Can I ask a serious question here? How the fuck are women supposed to be equal to men when they can’t harness the communication medium of the 21st century. The typed fucking word?

They can’t. Women can’t email for shit, they can’t do the text messaging each other on the computer thing for shit (I don’t know what that’s called because I’m a man), and they can’t do the text messaging each other on the phone for shit (same reason).

That’s why they do all three of those all the fucking time. They can’t get it right the first time.

How many times, as a man, do you have to fix a 1967 Dodge Charger with a broken fuel pump? Seven times. Once to fix it and six more times to hang out with your man friends and cruise for hot girls.

That’s a joke, but my man point which lies under the joke remains. Men do things the right way the first time and we do them expediently. That’s why we don’t take like a half hour in the sack. It’s because we know what the fuck we’re doing. Women wander aimlessly around the bedroom like they’re lost in a labyrinth of body parts.

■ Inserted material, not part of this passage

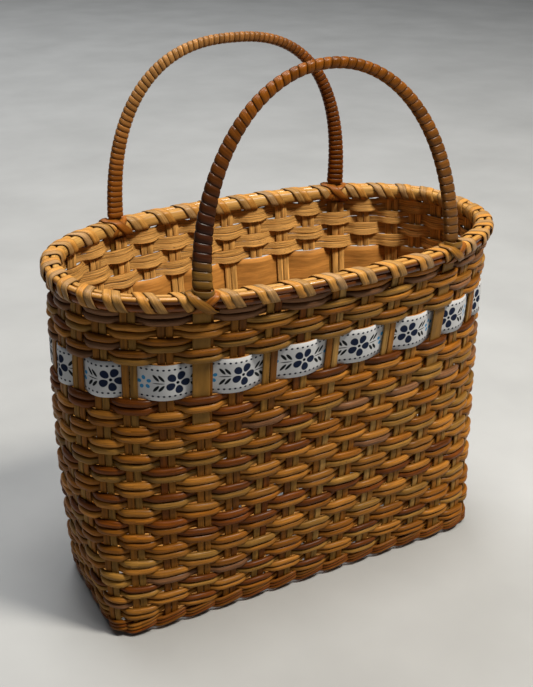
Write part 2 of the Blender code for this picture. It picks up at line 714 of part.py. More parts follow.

“Am I supposed to twist this?”

No! You are not supposed to twist anything! You twist a bottle top. You twist a fucking screwdriver. Noticing a pattern? Twist things that are recyclable, not things that are attached to anyone.

Women can’t write emails for shit. They send them back and forth all day like they’re shopping for useless junk, each one more useless than the last. At first I thought the problem was women and their rampant illiteracy.

I’ve spoken before on this global epidemic. Something like 50% of women are completely illiterate. And I’m not completely sure, but I doubt that stat includes the number of women who can “technically” read, but actually cannot. Let me explain.

Women are like squirrels or chickens. I’ve seen a squirrel ride skis. I’ve seen a chicken play a piano. They both performed their respective tasks like shit and I’m pretty sure neither one knew what in the fuck it was doing, but “technically” they did it. Technically a squirrel can water ski and technically a chicken can play a fucking piano.

Technically women can read.

They completely can’t though. Give a woman a basic reading comprehension test. Let’s say a big red fucking sign that says STOP or a sign that says No Fucking U-Turns! 9 times out of 10 a woman will fail that test. Here’s another basic reading comprehension test for you. Take a woman to dinner and drop a bill in front of her. It’s all Greek to her unless she is!

It was at that point that I thought, ‘I’m a man. Of course the first thing I thought was right.’ And it was. Women can’t email for shit because they can’t read.

It’s not because their primary mode of communication is passive aggression. It’s not because they naturally assume the worst of any tone that isn’t expressly implied by facial signals or vocal intonations. It’s not because women in the workplace face overwhelming pressure and suffer a crippling paranoia. It’s because they can’t fucking read.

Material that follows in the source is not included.